Tiananmen Square is also heavily policed to guard against political protests. She added: "A couple of metres further, there was a woman sitting on the ground who was conscious, and she was bent over and clutching her left thigh. And I could see that she was bleeding a lot."
The square was the focus of a 1989 pro-democracy movement that was violently suppressed by the military. The woman, who did not witness the crash itself, said a fire engine, an ambulance and a police car had sped past her as she walked away from the square. "I walked on a bit, and then saw a civilian and a security guard rushing towards the unconscious man on the ground," she said. "It looked like the civilian man was crying he was really distressed."
Tiananmen Square has been one of China's most politically sensitive locations since 4 June 1989, when People's Liberation Army soldiers fired on unarmed pro-democracy protesters, killing hundreds.
The square – now a popular tourist site – is flecked with security cameras and closely watched by scattered crowds of uniformed and plainclothes security agents.
Two reporters from Agence France-Presse were detained on the scene "with images deleted from their digital equipment", the newswire reported.

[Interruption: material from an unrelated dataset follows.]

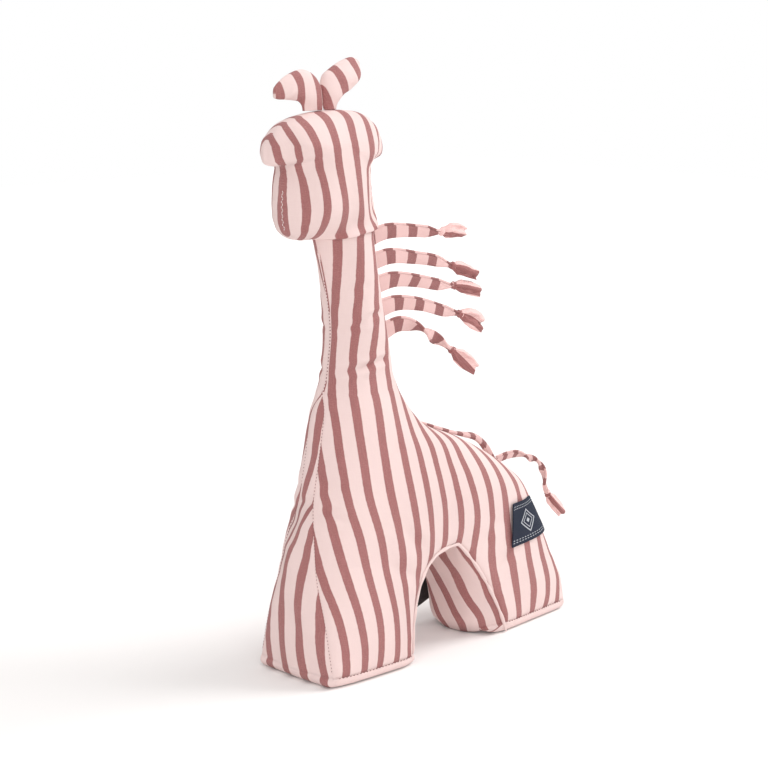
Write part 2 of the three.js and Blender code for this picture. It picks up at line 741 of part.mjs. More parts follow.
// Materials
const material = (color, roughness) => new THREE.MeshStandardMaterial({ color, roughness, metalness: 0 });
const COTTON = material(0xf3d6d2, 0.9);
const STRIPE = material(0xb07070, 0.9);
const TAPE = material(0xf4c8c5, 0.9);
const NAVY = material(0x263044, 0.7);
const SATIN = material(0x141416, 0.5);
const PLASTIC = material(0xe9e6df, 0.45);
const BEAD = material(0xd8b65a, 0.4);

const giraffe = new THREE.Group();
function piece(name, geometry, finish) {
  const mesh = new THREE.Mesh(geometry, finish);
  mesh.name = name;
  giraffe.add(mesh);
  return mesh;
}

// The chest holds the capsule in a pocket that opens at the arch side.
const pocket = new THREE.SphereGeometry(CAPSULE_RADIUS + GAP, 20, 14)
  .rotateX(Math.PI / 2)
  .translate(CAPSULE_X, 0, CAPSULE_HEIGHT);
const pocketMouth = new THREE.CylinderGeometry(4, 4, CAPSULE_HEIGHT, 10)
  .rotateX(Math.PI / 2)
  .translate(CAPSULE_X, 0, CAPSULE_HEIGHT / 2);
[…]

A BBC team was also briefly detained, according to a tweet by one of the agency's reporters.
Within minutes of the crash, authorities erected high blue and green barriers around the site and temporarily blocked roads leading to the square. Transport authorities posted to their microblog that the underground station on Tiananmen's east side had been closed.
By late afternoon, the wreckage had been cleared and parts of the square reopened.